After months of Jon’s incessant begging, I have agreed to this guest column on toiletooth.com. My rate was a tuna sandwich, which is currently being prepared for me by Jon himself. The initial subject of my much looked forward to contribution was supposed to be a review of some beef jerky, which was a bit dry and tasted like that time I took a pull off the bottle of whiskey that nearly everyone at the party had put their cigarette out in it. Pretty good, but not really column worthy. I have decided (without permission from the editor) to instead write a short review on Jon’s newest work in progress, a piece entitled Newtooth: Save Cat and Unicorn. Cat and Unicorn, while incomplete at the time of writing, already exhibits the angst and uncompromising emotion that Simon is known for. It’s simplicity and stark beauty are such as to leave the viewer breathless. In modest chalk on board, it portrays the epic and eternal struggle between the cat and it’s formidable (albeit imaginary) foe, the unicorn. The cat (which in actuality looks more like a two-year-old down syndrome child’s rendition of an octopus with a cat’s head) strikes angrily at the smug grin of the charging unicorn, cementing in our minds the beauty and power that is this universally known rivalry.

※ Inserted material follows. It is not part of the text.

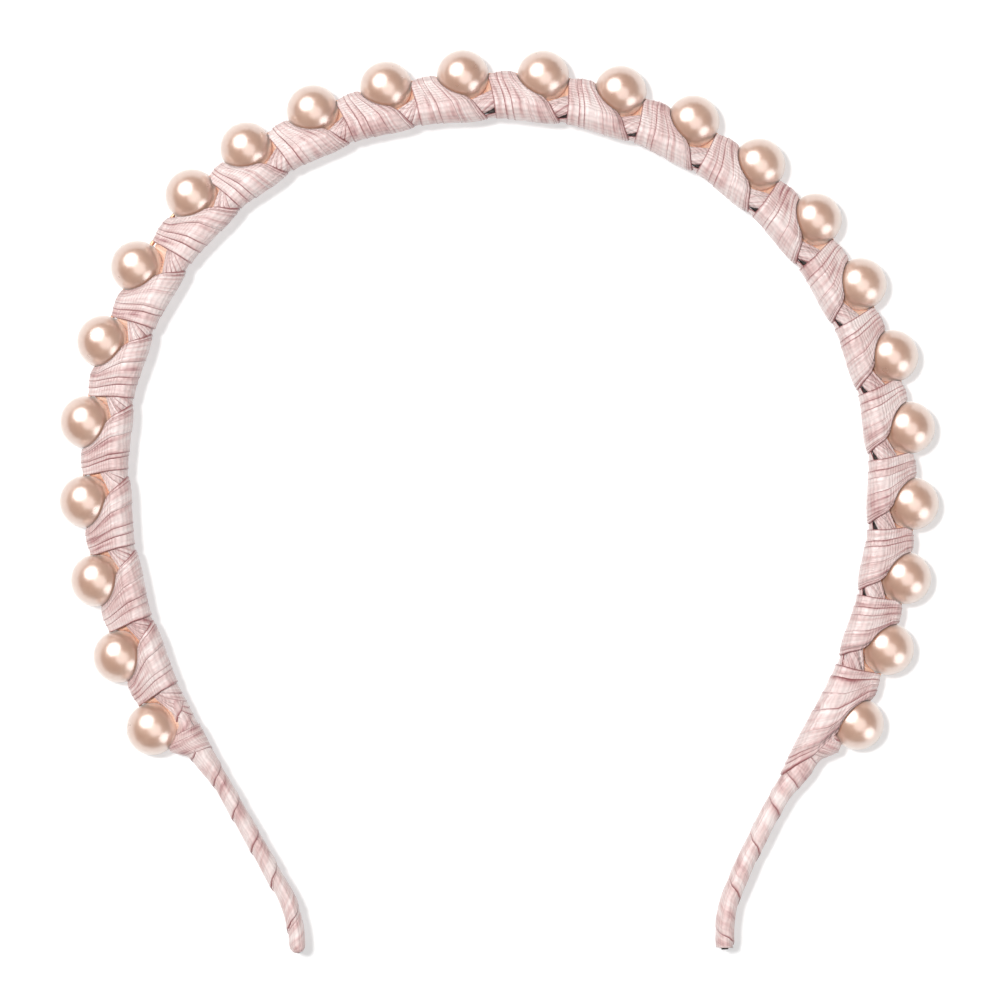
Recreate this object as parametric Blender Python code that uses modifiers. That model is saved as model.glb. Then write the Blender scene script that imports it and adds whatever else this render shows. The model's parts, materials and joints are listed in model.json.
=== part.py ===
"""Pearl headband: a steel alice band wrapped in satin ribbon, with beads strung along its outside.

The band lies flat on its edge, as it would on a table: +Y towards the crown, +Z up, tips at -Y.
A place on it is (u, v, z): u along the core line from the crown, positive to the right;
v away from the head; z up from the middle of the band's width.
"""
import math

import bmesh
import bpy
from mathutils import Vector

MM = 0.001

# The core line from the crown down to a tip: (radius, length) of each bend. A negative radius bends outwards.
RIGHT_BENDS = (
    (57 * MM, 88.3 * MM), (75.8 * MM, 38 * MM), (math.inf, 27 * MM), (-21 * MM, 11.6 * MM),
)
LEFT_BENDS = (
    (76 * MM, 19 * MM), (52.5 * MM, 68.5 * MM), (79 * MM, 42 * MM), (math.inf, 30 * MM),
    (-17 * MM, 9.4 * MM),
)

CORE_THICKNESS = 1.0 * MM
CORE_WIDTH = 5.0 * MM
CORE_CLEARANCE = 0.15 * MM
CORE_TIP = 0.5 * MM  # bare steel past the end of each leg's wrap

PEARL_DIAMETER = 8.0 * MM
PEARL_BORE = 1.2 * MM
PEARL_CLEARANCE = 0.3 * MM
PEARLS_PER_SIDE = 12
PITCH_LEFT = 12.1 * MM  # along the bead wire
PITCH_RIGHT = 11.98 * MM
CROWN_PITCH = 12.24 * MM
HAND_STRUNG = {  # gaps that came out wide or narrow, by the number of the pearl before each
    5: 0.4 * MM, 6: 0.4 * MM, 7: 1.6 * MM, 8: -1.1 * MM, 9: -0.5 * MM, 10: -0.4 * MM, 11: -0.3 * MM,
    19: -0.8 * MM, 20: -0.4 * MM, 21: -0.6 * MM, 22: -0.9 * MM, 23: 0.3 * MM,
}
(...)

The piece is complemented by the quiet tinklings of Scarborough Fair, a classic in it’s own right, which lends it’s harpsichord to the gore of the battle. Newtooth: Save Cat and Unicorn is a developmentally disabled tour de force, sure to viewed worldwide as a masterpiece, throwing out the conventions of Da Vinci, spitting in the face of Warhol, and shitting upon the bare and exposed chest of Egon Schiele.
All hail Jon Simon. My tuna sandwich is ready.